According to the lawsuit, he spent over a year in jail. The charges were dropped against Roseborough in September 2016. However, the lawsuit is still pending.

Acevedo was named in another lawsuit in 2010. He was one of two officers sued by a Black man from Harlem who accused Acevedo and a group of officers of falsely arresting him for drug and gun possession. Tarell Mcllwain’s suit against the officers allege that neither drugs nor contraband were found on his person. He spent three months in jail after his arrest.

The lawsuit states that the charges against Mcllwain were dropped in 2011 and the city settled a $50,000 lawsuit with no admission of wrongdoing.

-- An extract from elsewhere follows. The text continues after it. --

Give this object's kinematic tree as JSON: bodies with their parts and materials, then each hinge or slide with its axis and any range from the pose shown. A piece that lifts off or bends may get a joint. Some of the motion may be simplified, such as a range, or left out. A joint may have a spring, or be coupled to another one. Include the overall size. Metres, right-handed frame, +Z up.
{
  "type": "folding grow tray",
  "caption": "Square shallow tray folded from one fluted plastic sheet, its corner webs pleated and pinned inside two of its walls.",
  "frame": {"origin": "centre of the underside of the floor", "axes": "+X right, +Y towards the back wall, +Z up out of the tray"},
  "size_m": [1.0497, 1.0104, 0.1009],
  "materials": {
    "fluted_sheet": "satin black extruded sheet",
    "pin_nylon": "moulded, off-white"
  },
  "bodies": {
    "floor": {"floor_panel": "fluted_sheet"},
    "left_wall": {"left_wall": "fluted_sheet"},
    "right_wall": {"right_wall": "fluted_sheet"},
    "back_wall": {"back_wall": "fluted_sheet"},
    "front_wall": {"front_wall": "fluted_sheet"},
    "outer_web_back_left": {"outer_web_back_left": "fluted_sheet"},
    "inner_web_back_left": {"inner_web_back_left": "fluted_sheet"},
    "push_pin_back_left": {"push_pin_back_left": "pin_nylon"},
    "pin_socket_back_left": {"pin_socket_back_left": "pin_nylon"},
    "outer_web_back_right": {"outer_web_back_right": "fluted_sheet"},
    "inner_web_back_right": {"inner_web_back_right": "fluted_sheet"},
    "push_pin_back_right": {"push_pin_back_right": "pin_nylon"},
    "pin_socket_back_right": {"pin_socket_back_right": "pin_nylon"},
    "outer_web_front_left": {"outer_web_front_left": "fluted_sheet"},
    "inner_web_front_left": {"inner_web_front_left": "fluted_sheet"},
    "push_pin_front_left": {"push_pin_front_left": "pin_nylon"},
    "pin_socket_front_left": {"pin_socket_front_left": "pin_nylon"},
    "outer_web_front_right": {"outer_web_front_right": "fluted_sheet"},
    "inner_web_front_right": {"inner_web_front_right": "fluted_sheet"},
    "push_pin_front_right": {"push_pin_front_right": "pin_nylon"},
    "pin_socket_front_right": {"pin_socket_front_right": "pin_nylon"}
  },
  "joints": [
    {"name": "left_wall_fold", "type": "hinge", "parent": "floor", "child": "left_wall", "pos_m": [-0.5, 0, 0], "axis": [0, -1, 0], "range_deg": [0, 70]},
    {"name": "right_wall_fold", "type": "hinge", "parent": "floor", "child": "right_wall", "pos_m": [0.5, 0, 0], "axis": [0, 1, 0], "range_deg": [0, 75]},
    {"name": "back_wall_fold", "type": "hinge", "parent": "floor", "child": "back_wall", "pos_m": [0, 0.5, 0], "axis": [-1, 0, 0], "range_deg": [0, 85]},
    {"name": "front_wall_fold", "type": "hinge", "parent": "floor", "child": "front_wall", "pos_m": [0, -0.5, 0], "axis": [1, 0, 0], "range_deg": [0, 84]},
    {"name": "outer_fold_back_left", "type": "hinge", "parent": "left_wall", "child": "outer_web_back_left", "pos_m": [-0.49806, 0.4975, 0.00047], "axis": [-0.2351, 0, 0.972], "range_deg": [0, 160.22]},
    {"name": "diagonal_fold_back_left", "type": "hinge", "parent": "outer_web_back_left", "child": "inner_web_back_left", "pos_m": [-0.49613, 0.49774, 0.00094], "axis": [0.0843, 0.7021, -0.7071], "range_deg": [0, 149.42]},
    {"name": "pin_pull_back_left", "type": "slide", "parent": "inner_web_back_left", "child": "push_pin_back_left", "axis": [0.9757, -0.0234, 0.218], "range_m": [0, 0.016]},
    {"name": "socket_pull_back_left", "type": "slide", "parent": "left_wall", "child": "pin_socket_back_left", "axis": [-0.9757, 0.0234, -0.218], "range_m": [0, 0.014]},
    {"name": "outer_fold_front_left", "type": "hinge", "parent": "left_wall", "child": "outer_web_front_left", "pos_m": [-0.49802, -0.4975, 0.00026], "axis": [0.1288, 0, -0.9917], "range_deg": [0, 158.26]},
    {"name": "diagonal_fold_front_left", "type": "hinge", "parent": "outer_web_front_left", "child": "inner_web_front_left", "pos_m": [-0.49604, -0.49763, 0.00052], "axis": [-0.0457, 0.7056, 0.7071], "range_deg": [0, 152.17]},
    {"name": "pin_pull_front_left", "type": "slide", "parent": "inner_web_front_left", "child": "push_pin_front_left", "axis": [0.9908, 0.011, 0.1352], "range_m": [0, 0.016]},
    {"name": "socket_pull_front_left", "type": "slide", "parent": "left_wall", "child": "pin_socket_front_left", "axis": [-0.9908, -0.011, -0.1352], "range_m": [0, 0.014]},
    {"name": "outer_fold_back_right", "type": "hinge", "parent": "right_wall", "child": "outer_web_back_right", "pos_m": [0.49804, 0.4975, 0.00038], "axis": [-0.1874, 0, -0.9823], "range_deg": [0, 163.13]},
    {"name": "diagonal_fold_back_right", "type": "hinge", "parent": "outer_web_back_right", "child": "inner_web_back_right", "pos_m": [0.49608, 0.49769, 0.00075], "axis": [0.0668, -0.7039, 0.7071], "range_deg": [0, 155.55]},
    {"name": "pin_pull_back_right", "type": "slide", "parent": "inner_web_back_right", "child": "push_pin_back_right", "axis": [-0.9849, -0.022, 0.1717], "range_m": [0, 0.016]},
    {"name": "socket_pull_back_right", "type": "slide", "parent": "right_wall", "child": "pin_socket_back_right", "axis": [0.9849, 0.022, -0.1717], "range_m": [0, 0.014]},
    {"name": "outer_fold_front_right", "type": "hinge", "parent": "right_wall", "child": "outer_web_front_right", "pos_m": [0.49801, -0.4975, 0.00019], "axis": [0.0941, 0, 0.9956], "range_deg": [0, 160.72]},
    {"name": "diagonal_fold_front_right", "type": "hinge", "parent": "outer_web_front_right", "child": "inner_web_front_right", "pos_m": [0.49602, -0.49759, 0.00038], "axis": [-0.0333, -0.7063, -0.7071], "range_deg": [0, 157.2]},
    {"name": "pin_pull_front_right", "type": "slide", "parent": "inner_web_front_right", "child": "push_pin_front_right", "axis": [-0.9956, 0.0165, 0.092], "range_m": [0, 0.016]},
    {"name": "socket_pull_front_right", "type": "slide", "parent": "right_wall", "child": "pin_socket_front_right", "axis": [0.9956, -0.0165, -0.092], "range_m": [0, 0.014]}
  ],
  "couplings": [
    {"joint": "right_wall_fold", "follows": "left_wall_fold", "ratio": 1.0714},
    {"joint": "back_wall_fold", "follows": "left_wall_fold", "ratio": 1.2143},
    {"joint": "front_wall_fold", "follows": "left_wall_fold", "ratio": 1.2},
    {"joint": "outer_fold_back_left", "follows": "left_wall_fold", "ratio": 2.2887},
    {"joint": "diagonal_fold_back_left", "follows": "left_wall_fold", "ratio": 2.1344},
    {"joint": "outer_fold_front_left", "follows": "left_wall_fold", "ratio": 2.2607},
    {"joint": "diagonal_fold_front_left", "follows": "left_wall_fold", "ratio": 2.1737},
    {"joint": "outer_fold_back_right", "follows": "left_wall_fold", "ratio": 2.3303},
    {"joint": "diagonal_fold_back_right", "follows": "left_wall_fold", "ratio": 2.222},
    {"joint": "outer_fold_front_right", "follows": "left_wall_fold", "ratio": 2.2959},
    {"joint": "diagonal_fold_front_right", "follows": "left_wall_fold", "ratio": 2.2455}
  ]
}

The Gothamist reports that Acevedo has also had three disciplinary findings from the NYPD for discourteous language and paperwork issues, according to documents provided to the outlet and WNYC by public defenders at the Legal Aid Society.

As previously reported, during a court hearing last Tuesday, December 17, the 13-year-old’s attorney, Hannah Kaplan of The Legal Aid Society, criticized Acevedo for allegedly yelling at the teen prior to him giving a confession. She also said that the teen was unaware of the other two boys’ intentions to rob Majors and he told police this information “as much 10 times during his interview.” The teen’s uncle was present during the interrogation, but again, a lawyer was not.

The Legal Aid Society has released a statement casting doubt on the case against their client, noting Acevedo’s shady actions and challenging his credibility to investigate the case. “These allegations of a pattern of serious misconduct cast further doubt on the case against our client, and given Acevedo’s long problematic history of violating New Yorkers’ constitutional rights, he simply cannot be regarded as credible,” the organization said.

Defense attorneys in Majors’ case will likely use the allegations against Acevedo to question his credibility, the site reports.

Meanwhile, NYPD Police Commissioner Dermot Shea has praised Acevedo and denounced the “personal attacks” made against the detective’s reputation.

“He has never been found to have made a single false statement or falsely arrested anyone by either the Department, the CCRB, any Civil Court or District Attorney,” Shea said in a statement to The Gothamist.